I don't recall trying to push that article, I may have, I read a lot. And I like talking about baseball in general and not just about the Giants. I universally get "tepid" responses but I post those links because *I* find them interesting. I have no idea what anyone else is interested in (other than the Giants).

Jon Lester has been one of the best post-season pitchers recently and he gave up six runs last night. Plus he'd been a beast down the stretch. You had to think that Lester with a big lead was going to go the A's way but it did not. And their closer, Doolittle, has been awesome but he could not hold the lead. You'd think the numbers would have favored Oakland there (and later when they got the lead again!) but it's a game played by men, not machines. I'm not an A's fan by any means but I feel for their supporters because I know what it's like to see your team blow a big lead in a crucial post-season game! And I really like Melvin. If we didn't have Boch I'd be screaming to hire him.

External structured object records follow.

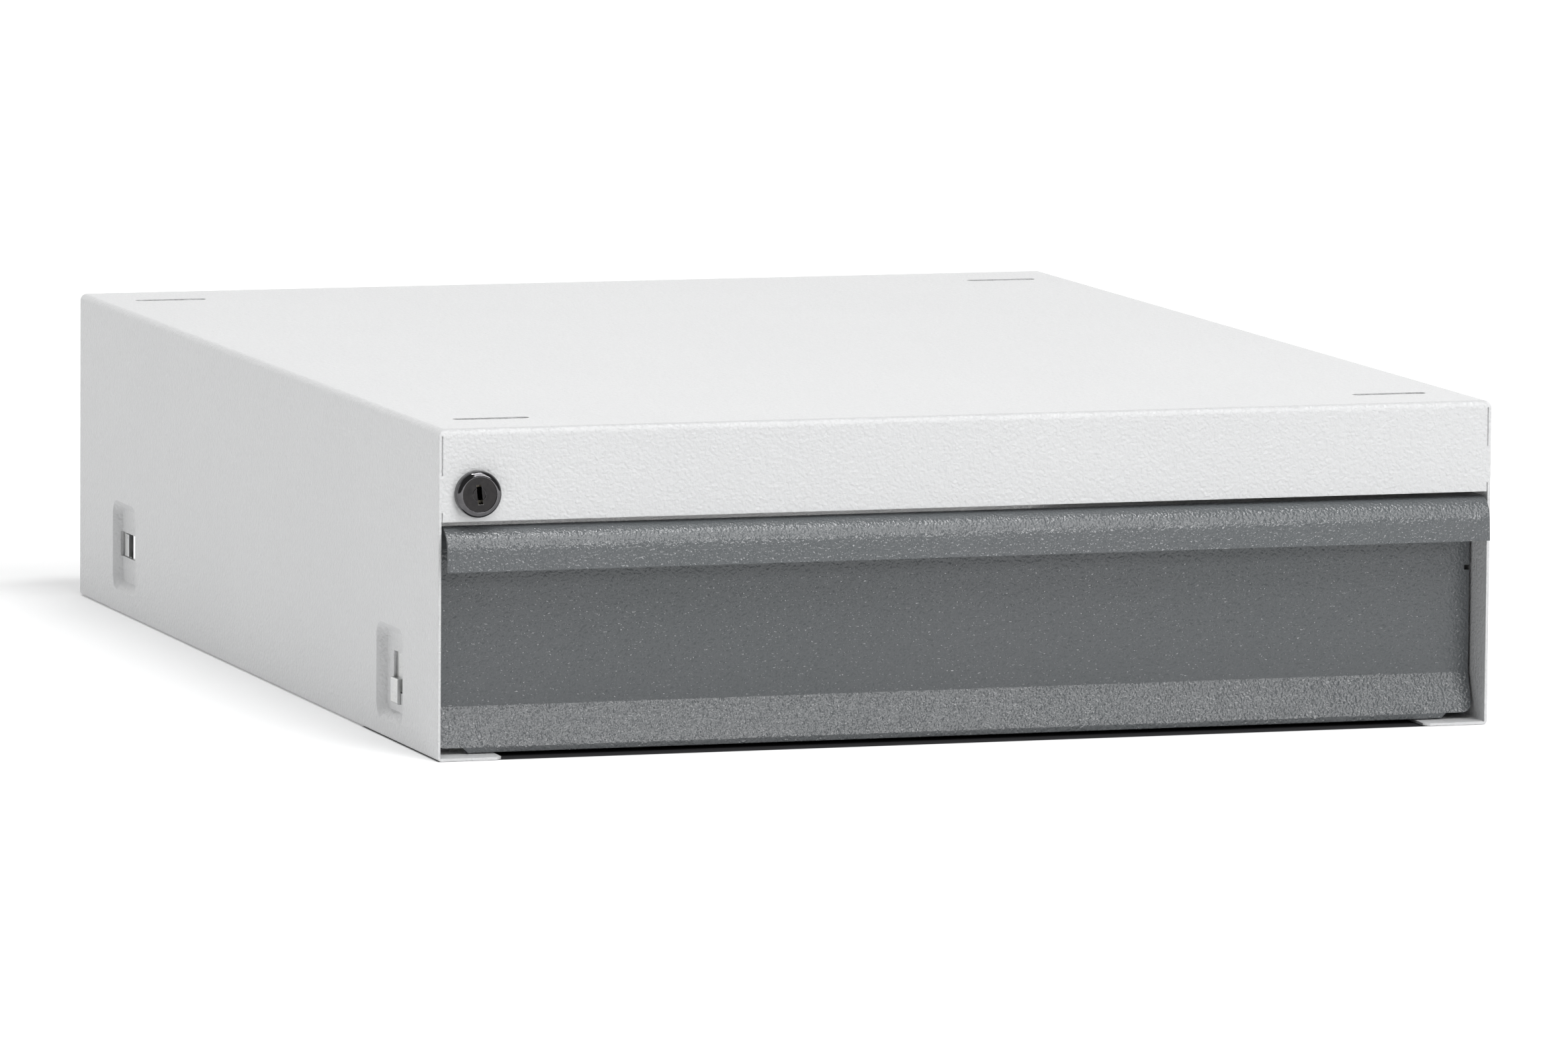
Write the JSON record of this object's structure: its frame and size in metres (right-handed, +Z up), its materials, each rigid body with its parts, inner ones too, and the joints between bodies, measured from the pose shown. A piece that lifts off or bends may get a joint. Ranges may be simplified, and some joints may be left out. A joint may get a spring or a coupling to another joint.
{
  "type": "under desk drawer",
  "caption": "Lockable steel drawer in a folded casing that screws up under a desk top, with a full-width grip lip and telescopic ball slides.",
  "frame": {"origin": "under the middle of the whole object, lip included, at the casing's underside", "axes": "+X to the right as seen from the front, +Y to the back, +Z up; the drawer opens along -Y"},
  "size_m": [0.48, 0.6068, 0.143],
  "materials": {
    "casing_paint": "light grey textured powder coat",
    "drawer_paint": "slate grey textured powder coat",
    "slide_steel": "bright zinc plated",
    "rivet_steel": "plain",
    "zinc_steel": "zinc plated",
    "ball_steel": "polished",
    "cage_plastic": "moulded",
    "stop_rubber": "moulded",
    "lock_chrome": "dark polished chrome",
    "wafer_brass": "stamped"
  },
  "bodies": {
    "casing": {"casing": "casing_paint", "cabinet_member_left": "slide_steel", "cabinet_member_right": "slide_steel", "slide_stop_left": "stop_rubber", "slide_stop_right": "stop_rubber", "lock_housing": "lock_chrome", "lock_nut": "zinc_steel"},
    "drawer": {"drawer_front": "drawer_paint", "drawer_tray": "drawer_paint", "drawer_back": "drawer_paint", "slide_rivets": "rivet_steel", "back_rivets": "rivet_steel", "front_nuts": "zinc_steel", "drawer_member_left": "slide_steel", "drawer_member_right": "slide_steel"},
    "lock_core": {"lock_plug": "lock_chrome", "lock_wafers": "wafer_brass", "lock_cam": "zinc_steel", "cam_screw": "zinc_steel"},
    "middle_left": {"middle_member_left": "slide_steel"},
    "outer_cage_left": {"outer_cage_left": "cage_plastic", "outer_balls_left": "ball_steel"},
    "inner_cage_left": {"inner_cage_left": "cage_plastic", "inner_balls_left": "ball_steel"},
    "middle_right": {"middle_member_right": "slide_steel"},
    "outer_cage_right": {"outer_cage_right": "cage_plastic", "outer_balls_right": "ball_steel"},
    "inner_cage_right": {"inner_cage_right": "cage_plastic", "inner_balls_right": "ball_steel"}
  },
  "joints": [
    {"name": "drawer_slide", "type": "slide", "parent": "casing", "child": "drawer", "axis": [0, -1, 0], "range_m": [0, 0.45]},
    {"name": "middle_left_slide", "type": "slide", "parent": "casing", "child": "middle_left", "axis": [0, -1, 0], "range_m": [0, 0.225]},
    {"name": "outer_cage_left_slide", "type": "slide", "parent": "casing", "child": "outer_cage_left", "axis": [0, -1, 0], "range_m": [0, 0.1125]},
    {"name": "inner_cage_left_slide", "type": "slide", "parent": "casing", "child": "inner_cage_left", "axis": [0, -1, 0], "range_m": [0, 0.3375]},
    {"name": "middle_right_slide", "type": "slide", "parent": "casing", "child": "middle_right", "axis": [0, -1, 0], "range_m": [0, 0.225]},
    {"name": "outer_cage_right_slide", "type": "slide", "parent": "casing", "child": "outer_cage_right", "axis": [0, -1, 0], "range_m": [0, 0.1125]},
    {"name": "inner_cage_right_slide", "type": "slide", "parent": "casing", "child": "inner_cage_right", "axis": [0, -1, 0], "range_m": [0, 0.3375]},
    {"name": "lock_turn", "type": "hinge", "parent": "casing", "child": "lock_core", "pos_m": [-0.223, -0.29665, 0.115], "axis": [0, 1, 0], "range_deg": [0, 90]}
  ],
  "couplings": [
    {"joint": "middle_left_slide", "follows": "drawer_slide", "ratio": 0.5},
    {"joint": "outer_cage_left_slide", "follows": "drawer_slide", "ratio": 0.25},
    {"joint": "inner_cage_left_slide", "follows": "drawer_slide", "ratio": 0.75},
    {"joint": "middle_right_slide", "follows": "drawer_slide", "ratio": 0.5},
    {"joint": "outer_cage_right_slide", "follows": "drawer_slide", "ratio": 0.25},
    {"joint": "inner_cage_right_slide", "follows": "drawer_slide", "ratio": 0.75}
  ]
}
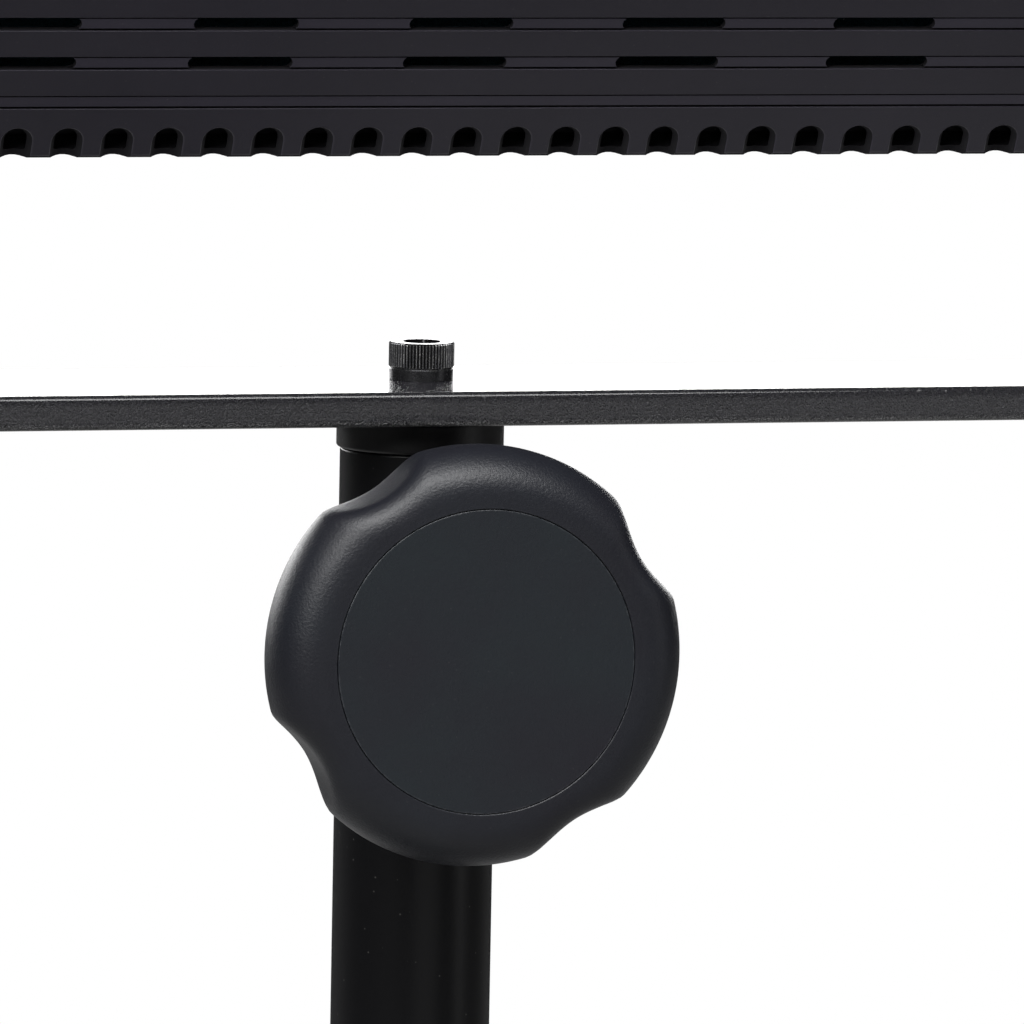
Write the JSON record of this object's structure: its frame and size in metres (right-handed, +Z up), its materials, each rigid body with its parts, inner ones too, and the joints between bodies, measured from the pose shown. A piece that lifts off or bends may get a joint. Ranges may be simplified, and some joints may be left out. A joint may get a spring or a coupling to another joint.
{
  "type": "music stand",
  "caption": "Conductor's music stand: flat weighted base, telescopic round post with a lobed clamp knob, flat-bar yoke and a tilting desk with a slotted, ribbed back and a ledge.",
  "frame": {"origin": "on the floor, on the post's axis, at the middle of the base plate", "axes": "+Z up along the post, +X along the yoke's bar, +Y towards the musician who reads from the desk; the clamp knob and the slotted back of the desk face -Y. Left is -X and right is +X, as seen from the -Y side"},
  "size_m": [0.5, 0.34, 0.9951],
  "materials": {
    "base_coat": "fine textured powder coat",
    "foot_rubber": "matte moulded rubber",
    "zinc_steel": "zinc plated screw",
    "black_screw": "black oxide socket screw",
    "post_coat": "satin black coat",
    "guide_plastic": "moulded bearing plastic",
    "column_steel": "drawn steel tube, satin",
    "plug_metal": "turned plug",
    "brass_pad": "turned brass",
    "knob_plastic": "satin moulded plastic",
    "cap_plastic": "satin moulded plastic",
    "yoke_coat": "wrinkle textured powder coat",
    "washer_nylon": "moulded nylon",
    "cover_plastic": "satin moulded plastic",
    "panel_coat": "satin powder coat",
    "liner_felt": "thin dark felt",
    "rail_metal": "extruded channel",
    "ledge_rubber": "matte sheet",
    "lug_coat": "satin black coat"
  },
  "bodies": {
    "base": {"base_plate": "base_coat", "base_feet": "foot_rubber", "foot_screws": "zinc_steel", "base_flange": "base_coat", "flange_screws": "black_screw", "grub_screw": "black_screw", "post_tube": "post_coat", "clamp_boss": "post_coat", "guide_sleeve": "guide_plastic"},
    "column": {"inner_tube": "column_steel", "column_plug": "plug_metal", "column_guide": "guide_plastic"},
    "clamp_shoe": {"clamp_pad": "brass_pad"},
    "clamp_handle": {"clamp_screw": "zinc_steel", "clamp_knob": "knob_plastic", "clamp_knob_cap": "cap_plastic"},
    "yoke": {"yoke_bar": "yoke_coat", "yoke_screw": "black_screw"},
    "desk": {"desk_rear_cover": "cover_plastic", "desk_front_panel": "panel_coat", "desk_liner": "liner_felt", "desk_rail_left": "rail_metal", "desk_rail_right": "rail_metal", "desk_ledge": "panel_coat", "ledge_end_left": "cap_plastic", "ledge_end_right": "cap_plastic", "ledge_mat": "ledge_rubber", "ledge_screws": "black_screw", "cover_screws": "black_screw", "tilt_lug_left": "lug_coat", "tilt_lug_right": "lug_coat", "lug_screws": "black_screw", "friction_washer_left": "washer_nylon", "friction_washer_right": "washer_nylon"},
    "tilt_washer_left": {"ear_washer_left": "washer_nylon"},
    "tilt_washer_right": {"ear_washer_right": "washer_nylon"},
    "tilt_handle_left": {"tilt_stud_left": "zinc_steel", "tilt_knob_left": "knob_plastic", "tilt_knob_cap_left": "cap_plastic"},
    "tilt_handle_right": {"tilt_stud_right": "zinc_steel", "tilt_knob_right": "knob_plastic", "tilt_knob_cap_right": "cap_plastic"}
  },
  "joints": [
    {"name": "post_slide", "type": "slide", "parent": "base", "child": "column", "axis": [0, 0, 1], "range_m": [0, 0.4]},
    {"name": "yoke_swivel", "type": "hinge", "parent": "column", "child": "yoke", "pos_m": [0, 0, 0.66], "axis": [0, 0, 1], "range_deg": [-180, 180]},
    {"name": "desk_tilt", "type": "hinge", "parent": "yoke", "child": "desk", "pos_m": [0, 0, 0.7688], "axis": [1, 0, 0], "range_deg": [-30, 60]},
    {"name": "clamp_feed", "type": "slide", "parent": "base", "child": "clamp_shoe", "axis": [0, -1, 0], "range_m": [0, 0.0025]},
    {"name": "clamp_turn", "type": "hinge", "parent": "clamp_shoe", "child": "clamp_handle", "pos_m": [0, -0.03, 0.6259], "axis": [0, -1, 0], "range_deg": [0, 720]},
    {"name": "tilt_feed_left", "type": "slide", "parent": "desk", "child": "tilt_washer_left", "axis": [-1, 0, 0], "range_m": [0, 0.0025]},
    {"name": "tilt_turn_left", "type": "hinge", "parent": "tilt_washer_left", "child": "tilt_handle_left", "pos_m": [-0.155, 0, 0.7688], "axis": [-1, 0, 0], "range_deg": [0, 720]},
    {"name": "tilt_feed_right", "type": "slide", "parent": "desk", "child": "tilt_washer_right", "axis": [1, 0, 0], "range_m": [0, 0.0025]},
    {"name": "tilt_turn_right", "type": "hinge", "parent": "tilt_washer_right", "child": "tilt_handle_right", "pos_m": [0.155, 0, 0.7688], "axis": [1, 0, 0], "range_deg": [0, 720]}
  ],
  "couplings": [
    {"joint": "clamp_turn", "follows": "clamp_feed", "rad_per_m": 5026.5},
    {"joint": "tilt_turn_left", "follows": "tilt_feed_left", "rad_per_m": 5026.5},
    {"joint": "tilt_turn_right", "follows": "tilt_feed_right", "rad_per_m": 5026.5}
  ]
}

I find random variation in athletic performance fascinating and I think, as you know, that luck plays a bigger role in things than fans want to believe. And I get worn out on the same old tropes the sport-writers trot out to "explain" what happened, what will happen, etc. One thing I've learned from the saber-types is that there's way more to the game than we think, and that much of what we think is conditioned by years of "conventional wisdom."

The more I write about baseball (and the older I get), the less certain I become about things!

M.C. O'Connor said...

No surprises on the roster. Baggs had already called Ishikawa and Quiroz. Leaving off two starters makes sense and opens up spots for both Duvall and Brown, which I like. I didn't think Boch would do anything weird or stupid, he knows what's what.